In the post, Balaji Mohan wrote, “Trust is not a marketing layer. It is infrastructure,” suggesting that the next phase of mobility growth may depend less on digital aggregation and more on institutional process.

The statement has resonated with operators and founders across the sector, raising a broader question: Is India’s used vehicle ecosystem quietly entering a phase of structural transition?

India is one of the world’s largest two-wheeler markets, with annual sales crossing 15 million units in recent years. A significant portion of these vehicles eventually enters the secondary market, creating a used two-wheeler ecosystem that is estimated to transact millions of units annually. For students, gig workers, small traders, and first-time earners, pre-owned bikes offer affordable and immediate mobility. The segment is active, high-volume, and deeply embedded in local commerce.

Yet much of it continues to operate through informal systems.

Transactions often rely on negotiation-based pricing, local mechanical validation, and documentation processes that vary from case to case. In many instances, the system functions efficiently through relationships and community trust. However, as digital awareness rises and consumer expectations evolve, predictability is becoming increasingly important.

Industry observers note that maturing markets typically move toward standardisation — not to replace informal networks, but to reduce ambiguity as volumes scale.

In India’s case, the shift could mean clearer inspection standards, more defensible pricing frameworks, and smoother ownership transfer processes. The challenge is not necessarily about demand; demand remains strong. The discussion instead centres on how processes evolve as the ecosystem grows.

Government digitisation efforts — including increased integration of transport databases and online ownership transfer systems — signal a broader move toward formalisation in the mobility sector. As compliance systems modernise, the expectation of traceability and documentation becomes stronger across stakeholders.

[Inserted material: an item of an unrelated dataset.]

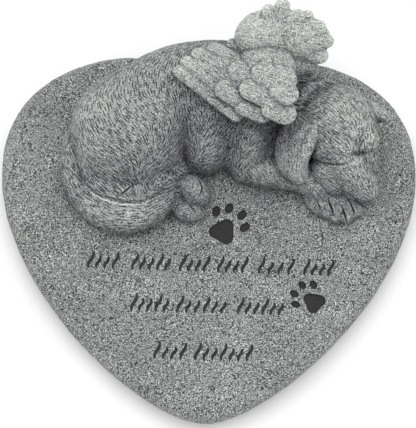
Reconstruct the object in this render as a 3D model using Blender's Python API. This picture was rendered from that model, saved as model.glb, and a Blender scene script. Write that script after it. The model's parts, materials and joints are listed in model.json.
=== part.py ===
"""Pet memorial stone: a heart-shaped slab with a curled, sleeping puppy that has two feathered wings.

The stone is one casting. Its slab is built from its own sizes. The puppy is a free form: it is
modelled in its own units, FIGURE_UNITS of them from rump to muzzle, and then scaled as a whole to
FIGURE_LENGTH and set on the slab. +X is to the right, +Y away from the reader of the inscription
and +Z up. The origin is under the middle of the object, on the surface that it stands on.
"""

import math

import bmesh
import bpy
from mathutils import Euler, Matrix, Vector
from mathutils.geometry import interpolate_bezier

# Slab, in metres
STONE_WIDTH = 0.200
STONE_DEPTH = 0.185
STONE_THICKNESS = 0.018
NOTCH_DEPTH = 0.011
TOP_EDGE_ROUND = 0.0065
BASE_INSET = 0.0040
TOP_SWELL = 0.0007

# Puppy, in metres
FIGURE_LENGTH = 0.155
FIGURE_SUNK = 0.003

# Inscription rows and paw prints, in metres
ROW_PLACES = (-0.0180, -0.0384, -0.0614)
STROKE_HEIGHT = 0.0056
STROKE_WIDTH = 0.0012
STROKE_PITCH = 0.0036
STROKE_DEPTH = 0.0006
STROKE_TALLER = 1.5
LARGE_PRINT = 0.0165
SMALL_PRINT = 0.0136
LARGE_PRINT_PLACE = (0.0072, -0.0007)
SMALL_PRINT_PLACE = (0.0504, -0.0353)
LARGE_PRINT_LEAN = math.radians(-30)
SMALL_PRINT_LEAN = math.radians(50)
PRINT_DEPTH = 0.0008

# Words of each row as (start, end), in shares of half the slab's width
ROW_WORDS = (
    ((-0.570, -0.415), (-0.362, -0.165), (-0.136, 0.014), (0.043, 0.193), (0.231, 0.415), (0.448, 0.598)),
    ((-0.360, -0.169), (-0.145, 0.102), (0.139, 0.368)),
    ((-0.246, -0.084), (-0.056, 0.221)),
)
ROW_SLOPE = math.radians(-1.0)
STROKE_SLANT = 0.30

# Paw print, in shares of its size: toe places and outward lean in degrees, and the lobed pad
TOES = ((-0.476, 0.43, 20), (-0.212, 0.71, 7), (0.212, 0.71, -7), (0.476, 0.43, -20))
TOE_HALF_WIDTH = 0.125
TOE_HALF_LENGTH = 0.165
PAD_REACH = 0.355
PAD_LOBES = 0.055

# Outline of the heart, in shares of half the slab's width and half its depth
WAIST = 0.362
TIP_REACH = 0.284
SIDE_REACH = 0.665
SHOULDER_REACH = 0.586
LOBE_PLACE = 0.41
LOBE_REACH = 0.054
NOTCH_REACH = 0.20

# Fineness of the meshes
OUTLINE_STEPS = 12
EDGE_STEPS = 3
SIDE_RINGS = (0.25, 0.60)
TOP_RINGS = (0.80, 0.45)
SHARP_ANGLE = math.radians(50)
TOE_SIDES = 10
PAD_SIDES = 18
BALL_DETAIL = 3
FIGURE_UNITS = 155.0
VOXEL = 0.9
BODY_VOXEL = 1.6
BODY_PASSES = 14
FIGURE_TRIANGLES = 6500

STONE_GREY = (0.27, 0.28, 0.285, 1.0)
STONE_ROUGHNESS = 0.85


def heart_outline():
    """Points round the heart, counter-clockwise from its tip, at the slab's full size."""
    half_width = STONE_WIDTH / 2
    half_depth = STONE_DEPTH / 2
    tip = Vector((0, -half_depth, 0))
    waist = Vector((half_width, WAIST * half_depth, 0))
    lobe = Vector((LOBE_PLACE * half_width, half_depth, 0))
    notch = Vector((0, half_depth - NOTCH_DEPTH, 0))
    across = Vector((half_width, 0, 0))
    along = Vector((0, half_depth, 0))
    spans = (
        (tip, tip + TIP_REACH * across, waist - SIDE_REACH * along, waist),
        (waist, waist + SHOULDER_REACH * along, lobe + LOBE_REACH * across, lobe),
        (lobe, lobe - NOTCH_REACH * across, notch + NOTCH_REACH * across / 2, notch),
    )
    right = []
    for span in spans:
        right += interpolate_bezier(*span, OUTLINE_STEPS)[:-1]
    left = [Vector((-p.x, p.y, 0)) for p in reversed(right[1:])]
    return right + [notch] + left


def inset(outline, distance):
    """The outline moved inwards by a distance."""
    moved = []
    for i, point in enumerate(outline):
        chord = outline[(i + 1) % len(outline)] - outline[i - 1]
        inward = Vector((-chord.y, chord.x, 0)).normalized()
        moved.append(point + inward * distance)
    return moved


def swell(x, y):
    """Soft unevenness of the slab's top, like a weathered stone's."""
    u = 2 * x / STONE_WIDTH
    v = 2 * y / STONE_DEPTH
    return TOP_SWELL * (math.sin(3.1 * u + 1.3 * v + 0.6) + 0.6 * math.sin(4.3 * v - 2.2 * u))


def top_height(x, y):
    """Height of the slab's top away from its rounded edge."""
    return STONE_THICKNESS + swell(x, y)


def slab_rings(outline):
    """Closed rings of points from the flat underside, up the rounded side and over the top."""
    rings = [inset(outline, BASE_INSET)]
    side_height = STONE_THICKNESS - TOP_EDGE_ROUND
    for share in SIDE_RINGS:
        ring = inset(outline, BASE_INSET * (1 - share) ** 2)
        rings.append([Vector((p.x, p.y, side_height * share)) for p in ring])
    for step in range(EDGE_STEPS + 1):
        angle = math.radians(90 * step / EDGE_STEPS)
        ring = inset(outline, TOP_EDGE_ROUND * (1 - math.cos(angle)))
        drop = TOP_EDGE_ROUND * (1 - math.sin(angle))
        rings.append([Vector((p.x, p.y, top_height(p.x, p.y) - drop)) for p in ring])
    rim = inset(outline, TOP_EDGE_ROUND)
    for share in TOP_RINGS:
        ring = [p * share for p in rim]
        rings.append([Vector((p.x, p.y, top_height(p.x, p.y))) for p in ring])
    return rings


def slab_mesh():
    """The slab as one closed skin of quads, with a flat underside."""
    bm = bmesh.new()
    rings = [[bm.verts.new(p) for p in ring] for ring in slab_rings(heart_outline())]
    count = len(rings[0])
    bm.faces.new(list(reversed(rings[0])))
    for lower, upper in zip(rings, rings[1:]):
        for i in range(count):
            j = (i + 1) % count
            bm.faces.new((lower[i], lower[j], upper[j], upper[i]))
    crown = bm.verts.new((0, 0, top_height(0, 0)))
    for i in range(count):
        bm.faces.new((rings[-1][i], rings[-1][(i + 1) % count], crown))
    mesh = bpy.data.meshes.new("slab")
    bm.to_mesh(mesh)
    bm.free()
    mesh.shade_smooth()
    mesh.set_sharp_from_angle(angle=SHARP_ANGLE)
    return mesh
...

Technology has introduced greater visibility into listings and price comparisons. But as mobility operators, including voices like Balaji Mohan, point out, digital access alone does not automatically create structural trust. Without disciplined operational processes beneath the interface, scale can sometimes amplify inefficiencies rather than resolve them.

There is also an economic dimension to consider. Used two-wheelers often serve as a bridge between aspiration and access. When documentation delays occur or quality disputes arise, the consequences extend beyond individual inconvenience — they can affect employment continuity and income generation.

At the same time, many participants in the ecosystem argue that the informal model has delivered affordability and flexibility for decades. Over-regulation or excessive standardisation, they caution, could risk increasing transaction costs.

This tension between flexibility and formalisation is not unique to mobility. Across industries, markets tend to evolve in phases — from relationship-driven systems to process-driven structures — particularly as compliance frameworks digitise and urban density increases.

Whether India’s used two-wheeler segment is on the cusp of such a transition remains to be seen. What is clear, however, is that the conversation around trust — amplified by perspectives such as those shared by Balaji Mohan — is gaining visibility.

As the broader mobility ecosystem expands, trust may increasingly shift from being an individual assurance to becoming a repeatable system.

And in growing markets, process often becomes the quiet architecture that sustains scale.